Theater games even work on us writers, who perform for audiences we never meet. Alda writes:

The more we reinforced our students’ ability to focus on the other person, the better able they were to express themselves with words that would land on the reader with clarity. Improv was, in a way, preparing them to read a person who wasn’t anywhere near them in time and space.

Alda, a true geek at heart, tries to raise his own affective empathy by labeling the emotions he sees on the faces of passerby—a habit that a Stony Brook psychologist Matt Lerner has found can raise performance on standardized empathy tests. Which brings me to my favorite of Alda’s suggestions for increasing affective empathy: Read the inscrutable faces in Scandinavian crime dramas and try to guess whodunit. So, Hawkeye, my prescription is quality television and a round of imaginary volleyball?
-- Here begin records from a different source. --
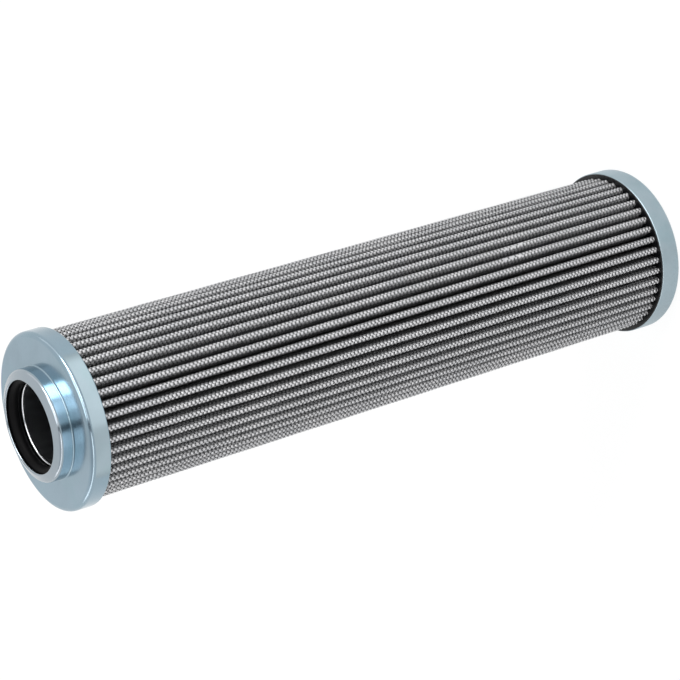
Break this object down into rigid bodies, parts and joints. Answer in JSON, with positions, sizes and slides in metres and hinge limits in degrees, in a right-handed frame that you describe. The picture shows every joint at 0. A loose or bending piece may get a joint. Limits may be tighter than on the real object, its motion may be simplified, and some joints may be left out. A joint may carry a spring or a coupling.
{
  "type": "hydraulic filter element",
  "caption": "Replacement hydraulic filter element: mesh-backed pleated pack round a perforated core, between a closed steel end cap and one with a sealed outlet collar.",
  "frame": {"origin": "centre of the closed end cap's flat outer face, on which the element stands", "axes": "+Z along the element's axis, from the closed end cap to the outlet collar; -Y towards the camera of the picture"},
  "size_m": [0.052, 0.052, 0.2185],
  "materials": {
    "zinc_plated_steel": "bright blue zinc plate",
    "seal_rubber": "smooth black nitrile",
    "bright_steel": "bright",
    "core_steel": "zinc plated",
    "outer_wire_cloth": "woven wire",
    "inner_wire_cloth": "woven wire",
    "fleece": "white non-woven",
    "glass_fibre_medium": "matt glass fibre",
    "black_adhesive": "cured epoxy"
  },
  "bodies": {
    "root": {"outlet_end_cap": "zinc_plated_steel", "collar_seal": "seal_rubber", "seal_support_ring": "bright_steel", "core_tube": "core_steel", "inner_mesh": "inner_wire_cloth", "inner_fleece": "fleece", "filter_media": "glass_fibre_medium", "outer_fleece": "fleece", "outer_mesh": "outer_wire_cloth", "seam_glue_line": "black_adhesive", "outlet_potting": "black_adhesive", "closed_potting": "black_adhesive", "closed_end_cap": "zinc_plated_steel"}
  },
  "joints": []
}
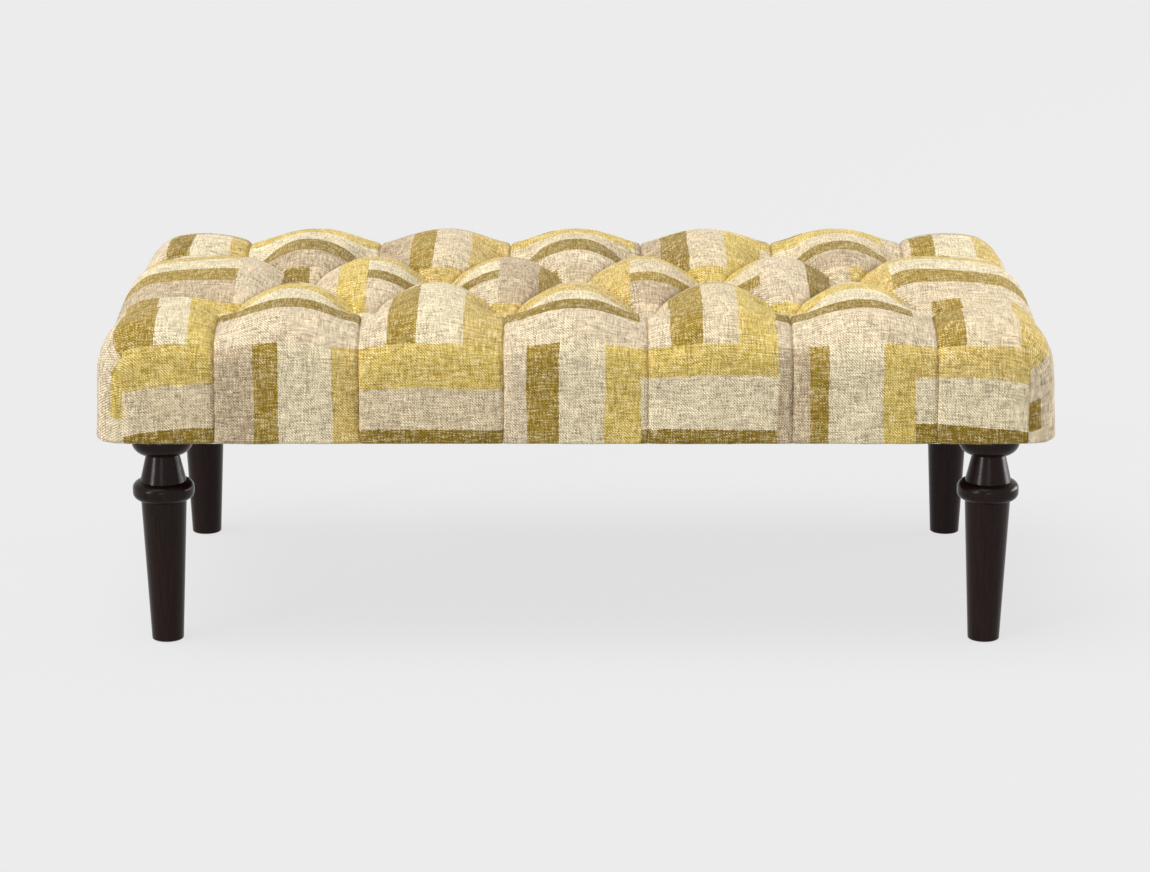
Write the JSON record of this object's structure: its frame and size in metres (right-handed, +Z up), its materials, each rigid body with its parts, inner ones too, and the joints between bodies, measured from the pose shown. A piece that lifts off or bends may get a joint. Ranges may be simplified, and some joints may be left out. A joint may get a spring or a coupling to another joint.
{
  "type": "button tufted footstool",
  "caption": "Long upholstered footstool with a deep diamond tufted seat, covered buttons and turned, stained wooden legs.",
  "frame": {"origin": "on the floor, under the middle of the seat", "axes": "+X to the right along the long side of the seat, +Y to the back, +Z up"},
  "size_m": [1.204, 0.628, 0.441],
  "materials": {
    "cover_cloth": "woven linen with slubs, printed in blocks of cream, greige, mustard and olive bars",
    "button_cloth": "the same cloth stretched over a button shell",
    "leg_wood": "turned hardwood, espresso stain, satin lacquer",
    "frame_wood": "sawn softwood, unfinished",
    "plywood": "sanded plywood, unfinished",
    "dowel_wood": "fluted beech dowel",
    "foam": "flexible polyurethane foam",
    "batting": "polyester wadding",
    "strip_cloth": "plain calico",
    "cambric": "black non-woven dust cover",
    "twine": "waxed linen twine",
    "fibre_board": "pressed fibre board",
    "glide_plastic": "moulded nylon",
    "plated_steel": "zinc plated",
    "staple_wire": "galvanised wire"
  },
  "bodies": {
    "root": {"rail_front": "frame_wood", "rail_back": "frame_wood", "rail_left": "frame_wood", "rail_right": "frame_wood", "cross_rail_left": "frame_wood", "cross_rail_right": "frame_wood", "corner_block_front_left": "frame_wood", "corner_block_front_right": "frame_wood", "corner_block_back_left": "frame_wood", "corner_block_back_right": "frame_wood", "deck_board": "plywood", "foam_block": "foam", "batting": "batting", "cover": "cover_cloth", "pull_strips": "strip_cloth", "dust_cover": "cambric", "leg_front_left": "leg_wood", "leg_front_right": "leg_wood", "leg_back_left": "leg_wood", "leg_back_right": "leg_wood", "glide_front_left": "glide_plastic", "glide_front_right": "glide_plastic", "glide_back_left": "glide_plastic", "glide_back_right": "glide_plastic", "button_front_1": "button_cloth", "button_front_2": "button_cloth", "button_front_3": "button_cloth", "button_front_4": "button_cloth", "button_front_5": "button_cloth", "button_front_6": "button_cloth", "button_middle_1": "button_cloth", "button_middle_2": "button_cloth", "button_middle_3": "button_cloth", "button_middle_4": "button_cloth", "button_middle_5": "button_cloth", "button_back_1": "button_cloth", "button_back_2": "button_cloth", "button_back_3": "button_cloth", "button_back_4": "button_cloth", "button_back_5": "button_cloth", "button_back_6": "button_cloth", "button_backs": "plated_steel", "tufting_twine": "twine", "twine_washers": "fibre_board", "hanger_bolts": "plated_steel", "t_nuts": "plated_steel", "rail_dowels": "dowel_wood", "corner_block_screws": "plated_steel", "deck_screws": "plated_steel", "pull_strip_staples": "staple_wire", "dust_cover_staples": "staple_wire", "glide_nails": "plated_steel"}
  },
  "joints": []
}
Count me in.

Top: Alan Alda and Loretta Swit relating as Hawkeye and “Hot Lips” Houlihan in M*A*S*H. Earworm here.

6 thoughts on “Better Science Writing Through Improv

  1. While working as a postdoc a year or two ago, I attended an all-day workshop put on by Alda’s group at my university. Prior to that, I had no awareness of his interest in science communication. A mix of people on the academic spectrum grouped up for informal improv exercises and small group discussions. I found it to be fun and interesting, and it inspired me to do more with my budding interest in science communication. It made taking a break from the lab that day worth it.

  2. I’m interested in hearing from folks about their experiences with or insights into other programs, workshops, etc. that aim to help scientists do a better job communicating with reporters and the public. Thinking this would be an excellent time to learn from the best of them and try to scale up.
    rweiss@aaas.org

  3. Count me in for some Scandinavian crime drama to improve my empathy! British crime dramas might also work (Shetland, Hinterland, Vera…).